"May it please your excellency," he said, "my comrades have no knowledge of Spanish, and I have but little. I am persuaded that your excellency, as a soldier and a gentleman of honour, is anxious to give us a fair trial. There is peace between our Queen and King Philip; there should at least be justice and fair-dealing betwixt you and us. Mine ears tell me that yonder man is more accustomed to speak my tongue than yours; his Spanish hath the same rough English smack about it as hath mine own. I pray you that he may say to us in English what he saith to you in the language of Spain."
Basil reddened and turned to his superior; but the governor, though indolent and capricious, was a man of some honour and chivalry. He told the accuser to speak alternately in the language of the court and that of the prisoners.
Very few sentences in English were necessary to enlighten Johnnie as to Basil's identity. He could now see the spiteful face that confronted him on a memorable morning in the shades of Dean Forest. He listened intently. The harangue was long and tedious, and endeavoured to prove that the tallest prisoner was a contumacious heretic, who had fought against the Holy Church, frustrated her lawful efforts at the conversion of England, and had slain two noble and saintly missionaries and servants of King Philip—to wit, a certain Jesuit father, Jerome, and a monk named John. The prisoner had also repeatedly attempted the life of the speaker. As for the others, one at least had attempted the speaker's life in Plymouth, well knowing who and what he was; and all the others were aiders and abettors.

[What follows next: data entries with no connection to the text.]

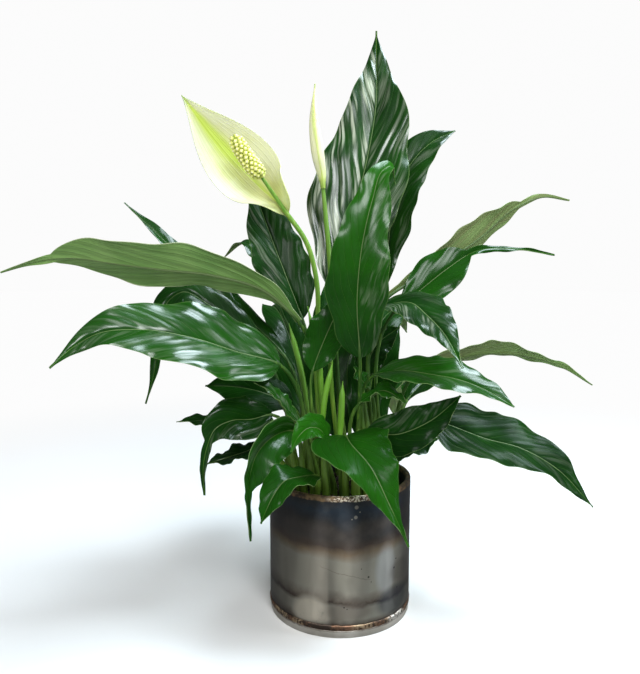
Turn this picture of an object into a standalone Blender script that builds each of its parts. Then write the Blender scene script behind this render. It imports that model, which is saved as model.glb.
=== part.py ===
"""Potted peace lily in a cylindrical planter welded from steel pipe.

Sizes are in millimetres and become metres in new_object. The origin is the middle of the planter's
underside. +Z is up, -Y is the front and +X is the right-hand side seen from the front.
"""

import math
import random

import bmesh
import bpy
from mathutils import Vector

MM = 0.001
GAP = 0.3

# Planter: a length of pipe on a thick disc, joined by a bead of filler metal in a V groove
POT_RADIUS = 60.0
POT_WALL = 4.0
POT_HEIGHT = 116.0
POT_SIDES = 48
RIM_BEVEL = 1.0
DISC_THICKNESS = 8.5
DISC_RADIUS = 59.6
GROOVE_DEPTH = 3.0
BEAD_PROUD = 1.3
BEAD_RIPPLE = 0.3
BEAD_RIPPLES = 13
BEAD_TURNS = 48
BEAD_SPREAD = 2.6
BEAD_SHOULDER = 1.6

# Potting mix: a low mound that ends under the rim, with a plain hole for each stem
SOIL_EDGE = 98.0
SOIL_MOUND = 5.0
SOIL_LUMPS = 0.8
SOIL_RINGS = 5
SOIL_SIDES = 24
SOIL_SEED = 4
HOLE_SIDES = 6
STEM_DEPTH = 12.0
STEM_RISE = 7.0

# Leaf blades
BLADE = 0.9
OUTLINE = 1.74
TIP_WIDTH = 0.9
TAIL_WIDTH = 3.0
TIP_RADIUS = 0.5
NECK_SHARE = 0.1
EDGE_SHIFT = 0.9
KEEL_SHARE = 0.45
STALK_TAPER = 0.35
STALK_STEPS = 3
WIDE_STEPS = 12
NARROW_STEPS = 10
WIDE_COLUMNS = (-1.0, -0.52, 0.0, 0.52, 1.0)
NARROW_COLUMNS = (-1.0, 0.0, 1.0)
WIDE_FROM = 44.0

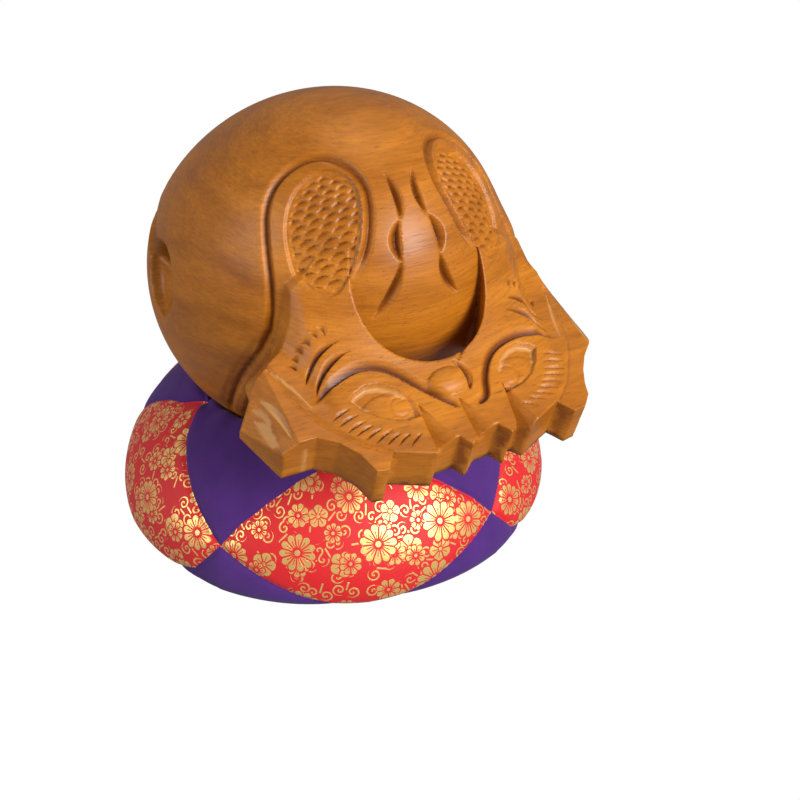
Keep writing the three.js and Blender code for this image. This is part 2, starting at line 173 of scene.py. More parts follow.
def drum_field(p):
    """Below zero in the wood and above it in the air, before the fine carving."""
    field = body_depth(p)
    x, up, out = tilted(p, handle_origin, handle_tilt)
    v = -up
    near = (v > 20) & (np.abs(x) < 90) & (out > -40) & (out < 60)
    q = p[near]
    hx, hv, ho = x[near], v[near], out[near]
    slab = np.maximum(face_rise(q), -(ho + handle_thickness))
    spread = neck_spread * np.clip(-slab, 0, neck_spread_depth)
    spread *= smooth((hv - 30) / 10) * smooth((82 - hv) / 10) * (np.abs(hx) > 36)
    slab = np.maximum(slab, (outline_distance(hx, hv, handle_outline) - spread) * 0.9)
    slab = np.maximum(slab, finger_hole_radius - np.hypot(hx, hv - finger_hole_reach))
    flank = np.stack([np.abs(hx), hv, ho], 1) - flank_point
    slab = np.maximum(slab, flank @ flank_normal)
    for tip, shallow, deep in snout_wedges:
        normal, point = plane_through((*tip, 0), (*shallow, 0), (*deep, -snout_wedge_depth))
        floor = (np.stack([hx, hv, ho], 1) - point) @ (normal * np.sign(normal[2]))
        inside = outline_distance(hx, hv, np.array([tip, shallow, deep]))
        slab = np.maximum(slab, -np.maximum(inside, -floor))
    field[near] = np.minimum(field[near], slab)
    from_shoulder = ((p - shoulder_centre) ** 2).sum(1)
    field -= shoulder_rise * np.exp(-from_shoulder / (2 * shoulder_spread ** 2))
    field = np.maximum(field, -body_depth(p, -wall))
    sx, su, so = tilted(p, slit_start, slit_tilt)
    slit = np.maximum(np.abs(so) - slit_height / 2, -su)
    field = np.maximum(field, -slit)
    start = slit_start + (0, -math.sin(sound_hole_sweep) * body_half_width, 0)
    d = p - start
    along = np.abs(d[:, 0]) * math.cos(sound_hole_sweep) + d[:, 1] * math.sin(sound_hole_sweep)
    side = -np.abs(d[:, 0]) * math.sin(sound_hole_sweep) + d[:, 1] * math.cos(sound_hole_sweep)
    round_hole = np.hypot(side, d[:, 2])
    opened = sound_hole_radius + (sound_hole_dish_radius - sound_hole_radius) * np.clip(
        (along - body_half_width + sound_hole_dish_depth) / sound_hole_dish_depth, 0, 1.3)
    return np.maximum(field, -np.maximum((round_hole - opened) * 0.8, -along))


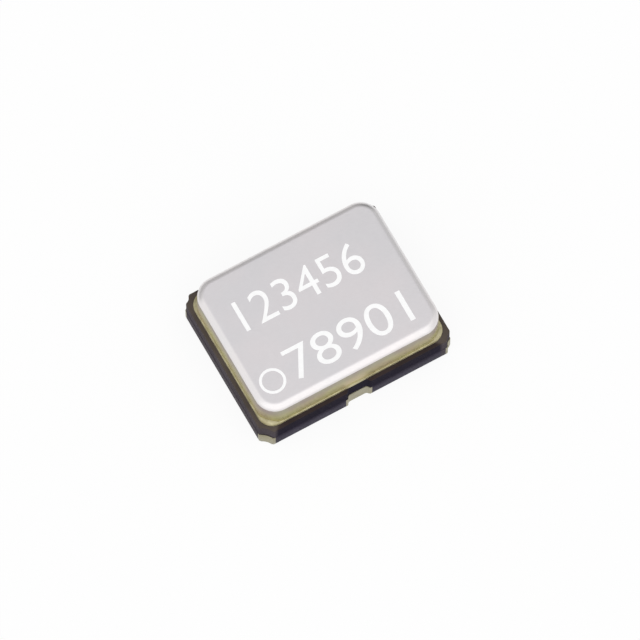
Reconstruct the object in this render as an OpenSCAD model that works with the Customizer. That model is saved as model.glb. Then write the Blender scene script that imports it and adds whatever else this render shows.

Johnnie heard, and asked if he had the right of reply.
"Most certainly," said the governor. "This is a court of law, and it is our boast and pride that we give justice without fear or favour."
Whereupon Morgan, with Jeffreys as interpreter, gave his version of the incidents in the forest. A plot, to which no king could have been a party, was set afoot by his accuser and others to destroy a forest over which he (Morgan) was a duly appointed guardian. He fought the conspirators by way of simple duty to his trust. Could he do less and hold up his head amongst honourable men? His accuser and his confederates had basely attempted to assassinate two noble Englishmen—to wit, Admiral Drake and Sir Walter Raleigh, a close friend and counsellor of England's Queen. He asked whether Spain fought with the weapons of assassins, and whether King Philip, as a Christian and friendly monarch, could be a party to any such dastardly conduct. The governor was a gentleman of honour, and could answer for his sovereign.
The governor promptly denied that "His Most Catholic Majesty" could ever countenance such deeds. Johnnie bowed and thanked him, and resumed his defence. He dealt with the questions of piracy and invasion of Spanish dominions. England and Spain were, he declared, at peace, and no official could deny an Englishman the right to travel peaceably in Spanish dominions, unless a law expressly excluded them. Any Spaniard, so long as he did nothing to harm the Queen or the government, might travel in England, and claim the protection of its laws as a peaceful sojourner in the land. Surely the Spaniards were not going to be outdone in matters of international courtesy. As regards the New World, the Englishman contended that it was open to explorers and colonizers of all Christian nations, and Spain could not claim it as her own unless she also occupied it.
The governor heard Morgan patiently, and hearkened to Master Jeffreys whilst he expounded his ideas of the rights of England in the New World. Then his excellency summed up the case. He ruled that the two gentlemen adventurers were not prisoners of the Holy Office, but of his Majesty. The charges against them were those of piracy and invasion. They had certainly been captured on Spanish soil in the act of appropriating—or endeavouring to appropriate—treasures that belonged to Spain. Moreover, they were companions of a Captain Drake, who, with his brother, the admiral, had been guilty of repeated and gross piracies on the high seas. Their guilt was fully established, and by law they ought to be taken down to the harbour and hanged in chains, as a warning to others. Mercy, however, should be shown them; their lives would be spared, but they must serve ten years in the galleys. A hint was given, after a whispered consultation with the bishop, that renunciation of their Protestant heresies would bring about a material lightening of their sentences.
The five seamen were next put on trial. Basil promptly claimed the Johnsons as fugitives from the Inquisition. The cropped ears and lost thumbs were convincing evidence against them, and they were handed over to the Church, to be dealt with according to the law ecclesiastical. An attempt to claim the other three sailors failed. The governor would not quit his hold on them. His own galley was sadly undermanned, and he could not let three stout and skilled oarsmen slip through his fingers. He looked longingly upon the two crop-eared fellows, and begrudged the Church the possession of them. But he remembered with a sigh that there must be give and take in this world, and five out of seven was not a bad proportion.
The court broke up. The five galley-slaves were taken back to their cell for that night. Nick and Ned were walked away in charge of the jailers of the Inquisition. Their ultimate fate was to be decided the next day.